UPDATE: Ettinger claims Democratic nod, Finstad wins Republican side

Published 9:26 pm Tuesday, May 24, 2022

Jeremy Munson concedes primary


Editor’s note: This story will differ from the print version due to press constraints.

The Associated Press contributed to this story.

Former Hormel CEO Jeff Ettinger has claimed the Democratic nod in the special primary for the 1st District seat left vacant by the untimely passing of Rep. Jim Hagedorn earlier this year.

“I’m honored and proud to have earned the support of southern Minnesota voters today,” Ettinger said in a press release not long after he was deemed the winner Tuesday night.

With all 697 precincts reporting, Ettinger has claimed 64.25% of the vote with 12,261 votes. The next highest was Sarah Brakebill-Hacke with 13.23% and 2,524 votes.

That includes Mower County, where Ettinger was the clear winner with just over 90% (1,808 ) of the vote. Nobody else in the crowded field broke 100 votes.

“It’s just fantastic,” Ettinger said after he confirmed the county results Tuesday night at Steve’s Pizza. “Ever since I’ve declared for the election, everywhere I go in town people reach out with good wishes. It’s just been an exciting base for me.”

“I’ve had a great chance to be all over the district as well,” he continued. “I’ve traveled from Luverne to La Crescent and everywhere in between, but Austin is obviously my home and it’s very special to have such good turnout tonight.”

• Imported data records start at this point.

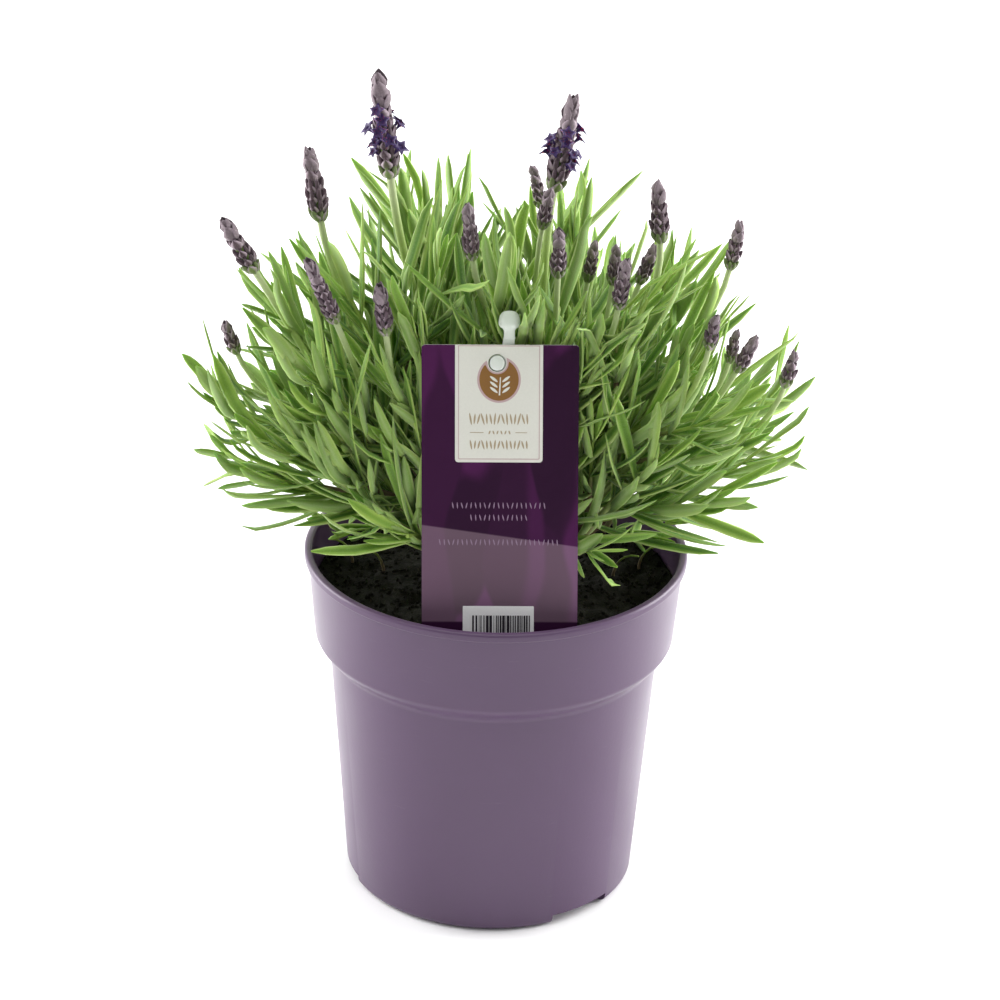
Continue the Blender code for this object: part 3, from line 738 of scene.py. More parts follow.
def makeCard():
    c = cardSizes
    half, top = c["width"] / 2, c["length"]
    holeY = top - c["holeDrop"]
    outline = roundedBox(-half, half, 0, top, c["corner"])
    hole = roundRing(c["holeRadius"], c["holeShift"], holeY, 48)
    mesh = flatShape("card", [outline, hole], c["thickness"])
    while mesh.uv_layers:
        mesh.uv_layers.remove(mesh.uv_layers[0])
    layer = mesh.uv_layers.new(name="cardMap")
    for loop in mesh.loops:
        spot = mesh.vertices[loop.vertex_index].co
        layer.data[loop.index].uv = ((spot.x + half) / c["width"], spot.y / top)
    back = printInk("cardBack", (0.62, 0.60, 0.60), 0.5)
    wear(mesh, makeCardPrintAndPaintedLight(), back)
    for face in mesh.polygons:
        face.material_index = 0 if face.normal.z > 0.9 else 1
    mesh.transform(cardPlace())
    return settle(newObject("card", mesh), "printed_card", "label_card")


def addPrint(name, loops, layer, finish):
    # a printed shape, a hair proud of the card
    mesh = wear(flatShape(name, loops, 0.00003), finish)
    lift = cardSizes["thickness"] / 2 + 0.000015 + 0.00004 * layer
    mesh.transform(cardPlace() @ Matrix.Translation((0, 0, lift)))
    return settle(newObject(name, mesh), "printed_card")


def notchedOval(centre, wide, high, notch, radius):
    # an oval whose top is cut away by a circle round the stud
    loop = []
    for i in range(72):
        angle = math.tau * i / 72
        loop.append(Vector((centre[0] + wide * math.cos(angle), centre[1] + high * math.sin(angle))))
    inside = [i for i, spot in enumerate(loop) if (spot - notch).length < radius]
    first, last = loop[inside[0] - 1] - notch, loop[inside[-1] + 1] - notch
    begin, end = math.atan2(first.y, first.x), math.atan2(last.y, last.x)
    turn = (end - begin) % math.tau - math.tau
    arc = []
    for i in range(1, 16):
        angle = begin + turn * i / 16
        arc.append(notch + Vector((math.cos(angle), math.sin(angle))) * radius)
    return [tuple(spot) for spot in loop[:inside[0]] + arc + loop[inside[-1] + 1:]]


def makePrints():
    top = cardSizes["length"]
    holeY = top - cardSizes["holeDrop"]
    middle = -0.0004
    left, right, low = middle - 0.0143, middle + 0.0143, top - 0.0391
    hole = roundRing(cardSizes["holeRadius"], cardSizes["holeShift"], holeY, 48)
    inks = {name: printInk("ink" + name.capitalize(), colour, 0.34)
            for name, colour in cardColours.items()}
    addPrint("ivoryPanel", [roundedBox(left, right, low, top, 0.0011, 6, 0.0001), hole], 0,
             inks["ivory"])
    edge = [roundedBox(left + 0.0010, right - 0.0010, low + 0.0010, top - 0.0002, 0.0004, 4, 0.0001),
            roundedBox(left + 0.00125, right - 0.00125, low + 0.00125, top - 0.00045, 0.0003, 4,
                       0.0001)]
    addPrint("panelBorder", edge, 1, inks["rose"])
    # a bronze oval, notched where the stud sits over it
    ovalY = top - 0.0115
    notch = Vector((cardSizes["holeShift"], holeY))
    addPrint("ovalRim", [notchedOval((middle, ovalY), 0.0071, 0.0077, notch, 0.0032)], 1,
             inks["rose"])
    addPrint("bronzeOval", [notchedOval((middle, ovalY), 0.0064, 0.0070, notch, 0.0037)], 2,
             inks["bronze"])
    sprig = [[(middle - 0.0001, ovalY - 0.0052), (middle + 0.0004, ovalY - 0.0052),
              (middle + 0.0006, ovalY + 0.0008), (middle + 0.0003, ovalY + 0.0008)]]
    for i in range(3):  # leaves of a small sprig
        for side in (-1, 1):
            sprig.append(lozenge(middle + 0.0003 + side * 0.0020, ovalY - 0.0034 + 0.0018 * i,
                                 0.0032, 0.0009, math.radians(90 - side * 52)))
    addPrint("sprigLeaves", sprig, 3, inks["ivory"])
    rows = []
    for y, count, step, length in ((0.0124, 15, 0.00132, 0.0042), (0.0042, 15, 0.00130, 0.0034)):
        for i in range(count):
            x = middle + (i - (count - 1) / 2) * step
            tilt = (10, -14, 4, -6, 16)[(i * 3) % 5]
            rows.append(lozenge(x, low + y + length / 2, length * (0.86 + 0.14 * (i % 3 == 0)),
                                0.00062, math.radians(90 + tilt)))
    rows.append(rule(middle - 0.0094, middle - 0.0050, low + 0.00985, 0.00022))
    rows.append(rule(middle + 0.0054, middle + 0.0092, low + 0.00985, 0.00022))
    for i in range(6):
        rows.append(lozenge(middle + 0.0002 + (i - 2.5) * 0.0013, low + 0.0100, 0.0014, 0.0005,
                            math.radians(90 + (20 if i % 2 else -20))))
    addPrint("panelOrnament", rows, 1, inks["tan"])
    lines = []
    for y, count, step in ((top - 0.0548, 21, 0.00150), (top - 0.0589, 13, 0.00150),
                           (top - 0.0672, 27, 0.00148)):
        for i in range(count):
            x = middle + (i - (count - 1) / 2) * step
            tilt = 90 + (10, -14, 4, -6, 16)[(i * 2) % 5]
            lines.append(lozenge(x, y + 0.0012, 0.0022, 0.00040, math.radians(tilt)))
    addPrint("leafRows", lines, 0, inks["lilac"])
    barTop, barLow = top - 0.0876, 0.0015
    addPrint("whitePatch", [roundedBox(middle - 0.0117, middle + 0.0117, barLow, barTop, 0.0003, 3)],
             0, inks["white"])
    rng = random.Random(5)
    bars = []
    x = middle - 0.0086
    while x < middle + 0.0104:  # plain bars of uneven width
        width = rng.choice((0.00022, 0.0004, 0.0006, 0.0009))
        bars.append(rule(x, min(x + width, middle + 0.0106), barLow + 0.0012, 0.0158))
        x += width + rng.choice((0.0002, 0.0003, 0.0005))
    addPrint("plainBars", bars, 1, inks["ink"])


def makeMilkyPlastic():
    made, tree, shader = newFinish("milkyPlastic")
    cloud = grain(tree, 120, 3)
    painted(tree, shader, {
        "Base Color": mixed(tree, cloud, (0.78, 0.86, 0.77), (0.90, 0.94, 0.88)),
        "Roughness": span(tree, cloud, 0.3, 0.7, 0.18, 0.32), "Transmission Weight": 0.22,
        "IOR": 1.45, "Subsurface Weight": 0.5, "Subsurface Radius": (1, 1, 1),
        "Subsurface Scale": 0.003})
    bumped(tree, shader, cloud, 0.1, 0.0003)
    return made


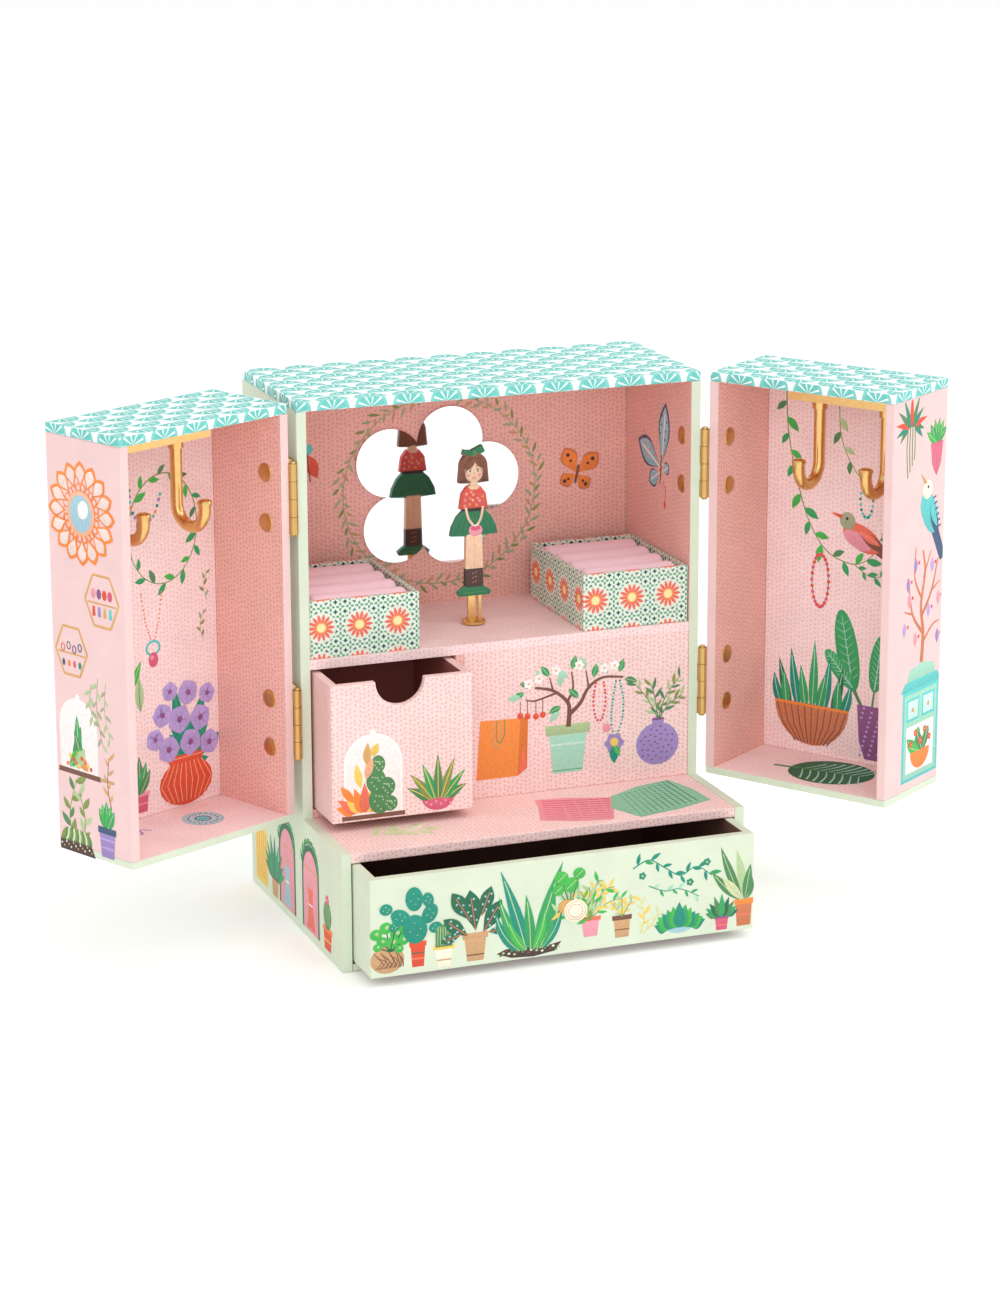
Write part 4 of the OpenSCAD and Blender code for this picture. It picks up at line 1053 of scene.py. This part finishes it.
tuft(("leafGreen", "freshGreen"), 12.6, 54, 62, 14, 5, 10.4, 1)
pot("purple", 12.6, 44.4, 8, 6.2, 10, "navy", (("lilac", 0.3, 0.7), ("lilac", 0.6, 0.7)))
printOnDoor("leftDoorEdgePicture", "left_door", "edge")


# Right door inside: vine and bird, bead loops, terracotta bowl, paddle leaves, a big leaf on the floor
sprig("olive", ("leafGreen", "moss", "freshGreen"), [(11, 188), (11.4, 172), (13, 160), (16.6, 146),
    (21.4, 133), (29, 123), (40, 119.6), (48, 124), (52, 133)], 6.2, 4.6, 0.44, 0.5, 52)
sprig("olive", ("moss", "paleLeaf"), [(33, 178), (34, 166), (38.6, 156), (45.6, 149), (54, 147)], 5.4, 4.6,
    0.42, 0.4, 50)
sprig("olive", ("leafGreen",), [(40, 120), (47, 116), (53, 117)], 4, 2.2, 0.42, 0.4)
bird(43.4, 129.6, 17, -24, "coral", "pink", "greyGreen", "brown", "redOrange")
hoop("brown", 26.5, 111.6, 3.4, 9.8, 0.3, 28)
for k in range(26):
    disc(("redOrange", "rose")[k % 2], *around(26.5, 111.6, 3.5, 9.8, 2 * pi * k / 26), 0.72, count=8)
for k in range(20):
    disc(("deepTeal", "turquoise")[k % 2], *around(45, 144, 2.6, 6.6, 2 * pi * k / 20), 0.6, count=8)
for x, y, rx, ry, turn, stalk in ((38.4, 87, 4.6, 15.4, 11, (45.6, 66)),
        (35.4, 79.6, 3.2, 8.8, 42, (44.6, 67)), (51.4, 84, 3.6, 11, -8, (49, 66))):
    lean = radians(90 + turn)
    line("moss", [stalk, around(x, y, -ry * 0.8, -ry * 0.8, lean)], 0.9, 0.7)
    disc("leafGreen", x, y, rx, ry, turn, 24)
    line("mint", [around(x, y, far, far, lean) for far in (-ry * 0.92, ry * 0.86)], 0.6, 0.2)
    for k in range(8):
        far = ry * (-0.7 + 0.19 * k)
        for half in (-rx * 0.66, rx * 0.66):
            rib = around(*around(x, y, far + 2, far + 2, lean), half, half, lean - pi / 2)
            line("mint", [around(x, y, far, far, lean), rib], 0.24, 0.12)
shape("plum", [(43, 67.6), (56.6, 67.6), (55.6, 54), (52.6, 47.4), (46.6, 47.4), (44, 54)])
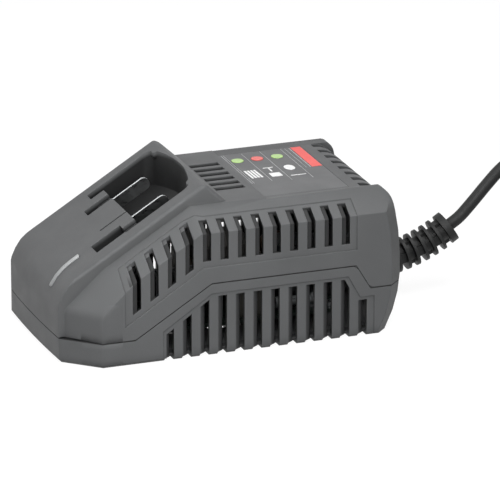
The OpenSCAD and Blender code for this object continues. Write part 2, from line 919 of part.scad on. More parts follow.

Things remained tight on the Republican side of things with Jeremy Munson and Brad Finstad as of this morning.

As of Wednesday morning, the Associated Press still hadn’t called the race, the race was still too close to call with 436 votes separating the two. Finstad is at 37.99% (13,835) of the vote. Munson was sitting at 36.92% (13,446).

That number shrunk to 389 by the time all of the precincts came in, however, early this morning the Finstad camp issued a press release claiming victory. Later in the morning, Munson issued a press release of his own to concede the race to Finstad.

“I am honored to have the backing of voters across Southern Minnesota. Tonight’s victory is a victory for our Southern Minnesota values,” Finstad said in a press release. “The race in this special election will provide a clear contrast. I promise to fight the extreme Biden and Pelosi agenda that is devastating our families.”

Finstad won Mower County with 638 votes to Munson’s 548. While still close, the margin is well outside of the .25% margin that would merit a recount.

“I guess I’m probably in the same boat,” Ettinger said Wednesday morning when looking at how close the Republican race remains. “Seems like [Finstad] has a 300, 400 vote lead, pretty close. It’s above the limit for an automatic recount, but who who knows.”

However, Ettinger is now poised to look forward, regardless of who officially comes out of the Republican race.

“When you look at their campaign literature for both, both call themselves conservative fighters. There are two things you can take out of that,” he observed. “One, I think we have a balanced district and they are eager to serve conservatives. Second, I don’t think we need more fighters in Congress. We need to lower the temperature.”

Ettinger said he hopes to carry this momentum through to the special election on Aug. 9, by once again vying for the trust of voters like he did in Tuesday’s win.

“It’s how we won tonight, and it’s how we’ll win in August and November,” Ettinger said. “Congress has been unable to set aside the partisan bickering and deliver results for regular people. The last thing our district needs is another career politician who will lead with divisiveness and put their own ambitions ahead of the people of our district.”

Ettinger also claimed wins in both Dodge (217 votes, 63.82%) and Steele (419 votes, 58.11%).

“I think it was really gratifying seeing the unified support,” Ettinger said. “I think I ended up winning every county —I might be missing a few. It was a broad victory that gives me some momentum into August.”

The process that will follow Tuesday’s primary is complicated. The winners will run in an Aug. 9 special general election that coincides with Minnesota’s statewide primary the same day.

The winner of the special general election, who will fill out the rest of Hagedorn’s term into January, presumably will also win the district’s regular primary that same day. That should give him or her an advantage heading into the November general election, which will determine who holds the seat in the next Congress.